T.O.D. or not T.O.D. : how is the question Walter, Mary Evelyn Trueblood


This thesis examines the opportunities and constraints facing the implementation of Transit Oriented Development (TOD). TOD consists of concentrated, mixed use development within walking distance of a commercial core and a transit stop that provide the focal point for the community and connect the resident to the region. Despite the fact that many planners accept TOD as a useful form of development, TOD has experienced barriers to its implementation. Neither the barriers to implementation, nor the opportunities for overcoming them have been sufficiently researched. This case study of land use planning at the four east Vancouver station areas of Joyce, 29th Avenue, Nanaimo and Broadway of the 'Expo' Advanced Light Rapid Transit (ALRT) line, known locally as 'SkyTrain', addresses this deficiency. Planning literature, planning documents, interviews with seven Vancouver planners, zoning and land use maps, and a land use survey provided the data from which conclusions were drawn.

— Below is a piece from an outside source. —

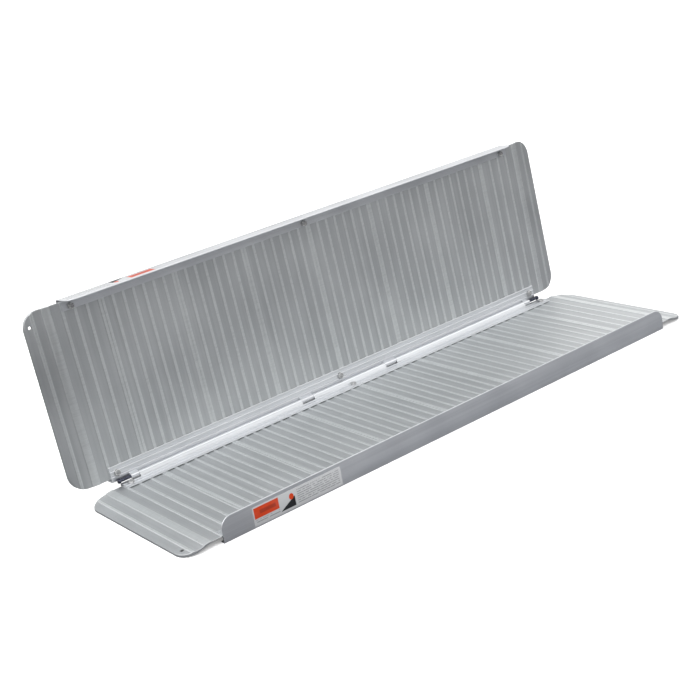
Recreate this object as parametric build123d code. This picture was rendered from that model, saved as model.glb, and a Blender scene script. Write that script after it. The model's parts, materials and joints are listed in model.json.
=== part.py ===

The research suggests that the major barriers to TOD implementation along the Vancouver 'Expo' line were poor transit routing, difficulties in assembling large parcels of land, lack of coordination between public entities, separated regional land use and transportation planning, inadequate political commitment to design and mitigation measures, the setting of goals for the station areas that are not TOD goals and the intrusive nature ALRT due to its elevated guideway. Many of these barriers correspond with those identified by the TOD literature as existing in other cities, but significant barriers that were identified in the case study but not by the literature include the intrusive nature of the ALRT technology due to its elevated guideway, the decision making process that had the province make decisions (e.g. the type of rapid transit technology to be used) without local input, and the absence of sustained implementation. Opportunities for overcoming barriers to TOD include creating more participatory decision making processes that ensure decisions that affect local communities are made at the municipal and regional, rather than provincial, level, the creation of a directly elected agency responsible for both land use and transportation planning, increased coordination between public agencies, and the creation of TOD guidelines.